Mine's the grey Holland Esq.
8:32 - So, here we are early in the morning in California, waiting for Microsoft's top brass to divulge all the meat on their Openness Festival. The Great Beast of the Pacific Northwest has finally capitulated and agreed to free its APIs for developers. In addition, Microsoft will publish most of its major protocol data and …
The vote is coming up in ISO again, now, isn't it?
I wonder if this announcement's tree-hugging hippie crap goodwill feeling will last long enough for that, without them having to actually put any documentation up (because "it takes some time to organise and review everything for public consumption") before the vote?
Wasnt the story that 'years ago' when companies had m$ forced to reveal some other 'inner workings' , at first m$ fought it.
However in the long term it was very very very good for m$ , because there own teams suffered with the lack of information. So documenting everything for others actually helped m$ against it's competitors.
Years later, developing using m$ is just so much better than any other systems due to it's staggeringly good documentation.
"Microsoft has been pretty open for years"
For very small values of "open".
"We have learned that documents and data have lifetimes that span well beyond the lifetimes of any applications used to produce them."
No shit. I knew that already back when Windows was still at version 1. I still have some old data laying around on my hard drive that I originally created on a 48k Spectrum, for God's sake. Some of it is even vaguely important to me, enough so that it's been migrated through another half dozen computers running an assortment of operating systems, and got converted into something readable on the newer systems when that became possible.
What took Microsoft so long to figure out this blazingly obvious fact?
"All in all, it's funny to see how slowly a company like Microsoft moves."
Nothing new here though. Microsoft have a long history of nearly missing the boat on new developments, only to throw vast reserves of man-hours and money into playing catch-up. Last time it was the Internet that caught them fiddling with their todgers. This time, apparently, it's interoperability with the competition.

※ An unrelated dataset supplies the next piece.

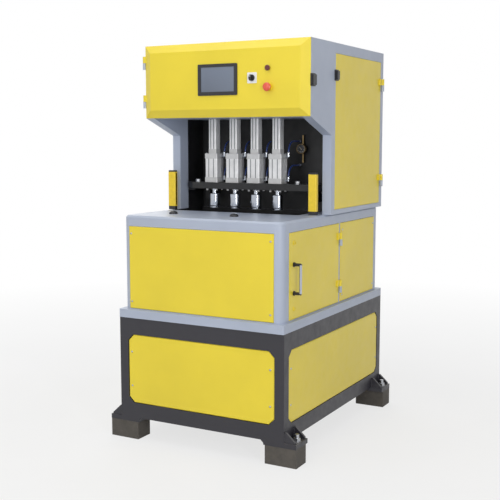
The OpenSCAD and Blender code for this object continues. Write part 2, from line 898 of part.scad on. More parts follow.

Now that SCO has new backing by the Carlyle Partners in the battle to lay claims to Linux code it frees Microsoft up so they can stop playing the point man for control of everything on your computers. Good cop bad cop routine. Old stuff really so don't let your guard down just yet.
the Blista APIs then just as the new third party products start hitting the street we release a new and improved version called XV.... to be called "15" by the techie fanbois.... which accidentally requires a brand new set of APIs....
My first question is:
Will it contain the best bits of ExPee with the best bits of Blista (if there are any)
Can we look forward to blue screens with "go faster" ribbons and bows????
My second question is:
When will all the intelligent "mice" realise that they have been running flat out on a treadmill for years and years and years and years and got absolutely NOWHERE....
Perhaps its a generation thing... threadmills seem to very fashionable just now... and I always wondered what people think about when they are slogging their guts out going nowhere.... or perhaps it just goes to prove that IT is completely detached from reality and that there really is no intelligent life force down here..
Dr Her We Goagain
Professor of Disinformation Technology
Paris Hilton University
The cost of the documentation should be part of the production of the software, not an additional cost MS graciously incurred to please the EU.
This is technical spec type documentation, not "How to use Excel," right?
In that case, it should have been almost complete before the code was written. Surely no respectable company writes code and goes back and does the spec afterwards! ;)
That'll be the snorkel jacket please!
"Microsoft will publish most of its major protocol data and license the protocols at a reasonable fee."
In the past, when talking about monies coming into the Corporate coffers (as opposed to those flowing out), Microsoft has always defined "reasonable fee" as "easily afforded by a national budget. Like that of Kuwait, Dubai, or Switzerland, for example"
Perhaps a standard has been set already?
One set by customers that spent their hard earned dosh on an Office system that did what they wanted and was reasonably ok? A standard set by customers rather than bureaucrats, publicly funded people with access to public funds, ... It was one that had to compete with other office applications and won in a darwinian sense.
Maybe that was the danger? People picking and choosing standards when everyone else was elsewhere?